The Beverly Public Library was established in 1855 as one of the earliest public libraries in Massachusetts, succeeding a private subscription library that was organized in town in 1802. Between 1855 and 1913, the town’s library was housed in the Town Hall building. When it was determined the cramped library space was insufficient, a new site was acquired nearby and funding was received for a new impressive structure. Cass Gilbert of New York, one of the premier architects of the time was hired to complete designs, he was paid a total of $651.81 for his work. Charles Greeley Loring (1881-1966) of Gilbert’s office (and a Beverly native) apparently worked out much of the details on the project and likely had a large part in the designs, probably because Cass Gilbert was working on designs for his iconic Woolworth Building in Manhattan at that same time. The walls of the library are clad in brick with a Flemish bond pattern and are trimmed with marble. At the main entry, double doors are framed by a classical surround, which is set within a concave curved recess/apse with a half-dome ceiling. The dome is embellished with terracotta moldings in a diamond pattern in which are centered small bas-reliefs in classical motifs. I can’t get over how gorgeous this library is!
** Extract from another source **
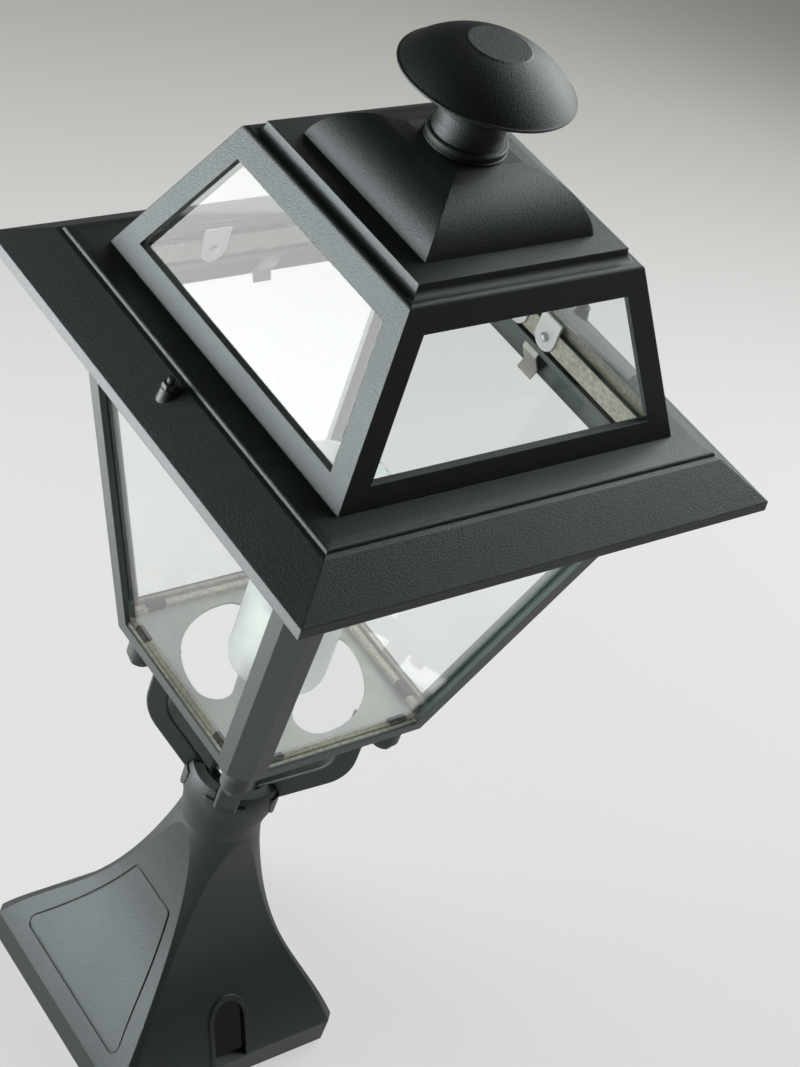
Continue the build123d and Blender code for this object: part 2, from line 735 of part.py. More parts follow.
# ---------------------------------------------------------------- lampholder and diffuser
def make_diffuser():
    """A frosted glass beaker, open at the top, standing on the bridge."""
    top = floor_top + diffuser_height
    outer = rod(diffuser_radius, floor_top, top)
    outer = fillet(outer.edges().group_by(Axis.Z)[0], diffuser_corner)
    inner = rod(diffuser_radius - diffuser_wall, floor_top + diffuser_wall, top + 1)
    inner = fillet(inner.edges().group_by(Axis.Z)[0], diffuser_corner - diffuser_wall)
    return outer - inner - rod(nipple_radius + fit_gap, floor_top - 1, holder_bottom + 1)


def make_holder():
    """The ceramic body: a narrow foot, a shoulder and the round skirt."""
    shoulder = holder_bottom + holder_foot + holder_shoulder
    body = turned(Polyline((holder_foot_radius, holder_bottom), (holder_foot_radius, holder_bottom + holder_foot),
                           (holder_radius, shoulder), (holder_radius, holder_top - 1.0),
                           (holder_radius - 1.0, holder_top)))
    body -= rod(lamp_thread_radius + shell_wall + running_gap, well_floor, holder_top + 1)
    return body - rod(nipple_radius + running_gap, holder_bottom - 1, well_floor + 1)


def make_threaded_shell():
    bottom = shell_top - shell_length
    return rod(lamp_thread_radius + shell_wall, bottom, shell_top) - \
        rod(lamp_thread_radius, bottom - 1, shell_top + 1)


def make_contact():
    flange = rod(contact_radius + contact_flange, well_floor, well_floor + 1.0)
    return flange + rod(contact_radius, well_floor, well_floor + contact_height)


def make_nipple():
    bottom = web_top - nipple_tail
    top = holder_bottom + nipple_reach
    return rod(nipple_radius, bottom, top) - rod(nipple_bore, bottom - 1, top + 1)


def make_nipple_nut():
    nut = Rot(180, 0, 0) * hexagon(nipple_nut_flats, -web_top, nipple_nut_height - web_top)
    return nut - rod(nipple_radius + running_gap, web_top - nipple_tail, web_top + 1)


# ---------------------------------------------------------------- build and write
def main():
    save("pedestal", make_pedestal())
    save("cradle", make_cradle())
    save("cradle_stem", make_stem())
    save("stem_top_nut", make_stem_nut(hub_rim))
    save("stem_bottom_nut", make_stem_nut(neck_web - stem_washer_gauge - stem_nut_height))
    save("stem_washer", make_stem_washer())
    save("corner_screws", *around(make_corner_screw(), start=45))

    shell = make_body_shell()
    save("body_bottom_frame", make_bottom_frame(shell))
    save("body_top_frame", make_top_frame(shell))
    for post in make_posts(shell):
        centre = post.center()
        name = ("front" if centre.Y < 0 else "back") + "_" + ("right" if centre.X > 0 else "left")
        save(f"corner_post_{name}", post)
    save("floor_plate", make_floor_plate())

    sides = ("front", "right", "back", "left")
    for name, pane in zip(sides, around(make_body_pane())):
        save(f"body_glass_{name}", pane)
    for name, pane in zip(sides, around(make_roof_pane())):
        save(f"roof_glass_{name}", pane)
    save("pane_clips", *around(make_pane_clip()))
    save("pane_clip_screws", *around(make_clip_screw()))
    save("roof_pane_tabs", *place_tabs(make_tab()))
    save("roof_tab_screws", *place_tabs(make_tab_screw()))
    save("glass_pads", *[pad for side in (-1, 1) for pad in around(make_glass_rest(side))])

    save("roof_gasket", make_gasket())
    save("roof_studs", make_stud(-1), make_stud(1))
    save("roof_nut_front", make_roof_nut(-1))
    save("roof_nut_back", make_roof_nut(1))
    save("roof_brim", make_brim())
    save("roof_frame", make_roof_frame())
    save("roof_cap", make_cap())
    save("finial", make_finial())
    save("finial_rod", make_finial_rod())
    save("finial_washer", make_rod_washer())
    save("finial_nut", make_rod_nut())

    save("diffuser", make_diffuser())
    save("lampholder", make_holder())
    save("lampholder_shell", make_threaded_shell())
    save("lampholder_contact", make_contact())
    save("lampholder_nipple", make_nipple())
    save("nipple_nut", make_nipple_nut())


main()
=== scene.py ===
import math

import bmesh
import bpy
from mathutils import Matrix, Vector


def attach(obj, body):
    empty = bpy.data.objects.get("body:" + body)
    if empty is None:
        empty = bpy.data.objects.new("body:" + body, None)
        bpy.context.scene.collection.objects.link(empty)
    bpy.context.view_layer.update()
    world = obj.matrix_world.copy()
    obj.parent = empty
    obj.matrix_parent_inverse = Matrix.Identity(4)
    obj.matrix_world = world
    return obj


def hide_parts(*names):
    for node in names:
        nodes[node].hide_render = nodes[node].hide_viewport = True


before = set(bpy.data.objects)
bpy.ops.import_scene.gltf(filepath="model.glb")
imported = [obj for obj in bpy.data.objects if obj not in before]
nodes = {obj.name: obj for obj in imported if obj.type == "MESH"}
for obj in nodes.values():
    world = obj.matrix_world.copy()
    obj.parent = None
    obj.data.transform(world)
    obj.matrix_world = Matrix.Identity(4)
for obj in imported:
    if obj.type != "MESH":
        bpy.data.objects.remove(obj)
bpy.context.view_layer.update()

# ---------------------------------------------------------------- camera
# The lantern is seen from above and from its front right corner, with a long lens
# and a tilted picture.
LENS_MM = 76.3
CAMERA_PLACE = (0.65696, -0.69608, 1.18955)
CAMERA_TURN = (49.2997, -16.5569, 54.8740)
PICTURE_SHIFT = 0.0042

camera_data = bpy.data.cameras.new("camera")
camera_data.lens = LENS_MM
camera_data.shift_x = PICTURE_SHIFT
camera = bpy.data.objects.new("camera", camera_data)
camera.location = CAMERA_PLACE
camera.rotation_euler = [math.radians(turn) for turn in CAMERA_TURN]
bpy.context.scene.collection.objects.link(camera)
bpy.context.scene.camera = camera
bpy.context.scene.view_settings.view_transform = "Standard"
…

In December 1824, a law was passed by the New Hampshire Legislature removing the of the Supreme Court of Judicature from Charlestown, New Hampshire to Newport, which was located at the convergence of multiple stagecoach lines along the Sugar River. Soon after, Sullivan County was formed from the northern part of Cheshire County. At a meeting held January 13, 1825 the town of Newport voted to raise $2,000.00 to assist in building a courthouse and town hall, in the center of town. The building was erected in 1826 with the Newport Town Hall on the first floor and County Courthouse on the second. The building continued to be used as a court as well as social purposes until 1872, when it was deeded to the Town of Newport. Since then, the structure was used as a school and grange hall, and it now is home to a restaurant, appropriately called “The Old Courthouse”. The 1826 building is an excellent example of vernacular Federal style architecture.
Dedicated in 1893, the First Parish Church of Brookline is the fourth to house the congregation that began as The Church of Christ here in 1717. Earlier iterations of the church were located here, at the geographic center of the new town which separated from Boston. Before this handsome stone church was constructed, the third home to the congregation was constructed in 1848 in the Gothic Revival style designed by architect Edward C. Cabot. The church purchased the former Brookline Town Hall in 1890, and sought to enlarge their church building, deciding to construct a new house of worship and expand, later connecting to the former Town Hall. The congregation hired the firm of Shepley, Rutan and Coolidge, the successors to H. H. Richardson, whose architectural influence is readily apparent in the Romanesque arches and heavy massing of the building. The church has a collection of some of the most stunning stained glass windows in the region, many of which are designed and signed by Louis C. Tiffany.
In 1897, Sidney A. Kent, a Suffield native, graduate of Suffield Academy and successful Chicago businessman sought to build a $35,000 library as a memorial to his parents in his home town. Land was purchased from the academy, demolishing a significant academic building, and the new Kent Memorial Library erected. Kent hired architectural giant Daniel Burnham (architect of the famous Flatiron Building in Manhattan) who also designed Kent’s home in Chicago. It sat on the site of land purchased by the first Kent ancestor in Suffield. Sidney Kent furnished nearly 7000 books and periodicals and left an endowment of $25,000. The building was dedicated on November l, 1899. It was eventually outgrown and a new building was constructed across the street.
Back in the day, even power stations were gorgeous!
The Boston Elevated Railway Company, and its successor, the Massachusetts Bay Transportation Authority (MBTA), operated Lincoln Wharf Power Station from 1901 to 1972. The Boston-based engineering firm of Sheaff & Jaastad, specialists in electric power and lighting plants, designed this 1901 power station to serve the Atlantic Avenue Line and provide supplementary
power for the Downtown Boston elevated and surface lines. Due to increased demand in 1907, a massive addition was constructed at the rear, facing Commercial Street, which now is the main orientation of the large structure. By 1971, all elevated tracks powered by this station were removed and the power station was sold by the MBTA to a private developer for housing. Eventually, San Marco Housing Corporation, hired the Boston Architectural Team, Inc., to renovate the power station in 1987 for low- to moderate-income housing. The result is an innovative and stunning example of adaptive reuse providing much-needed housing, while retaining historic fabric of old Boston.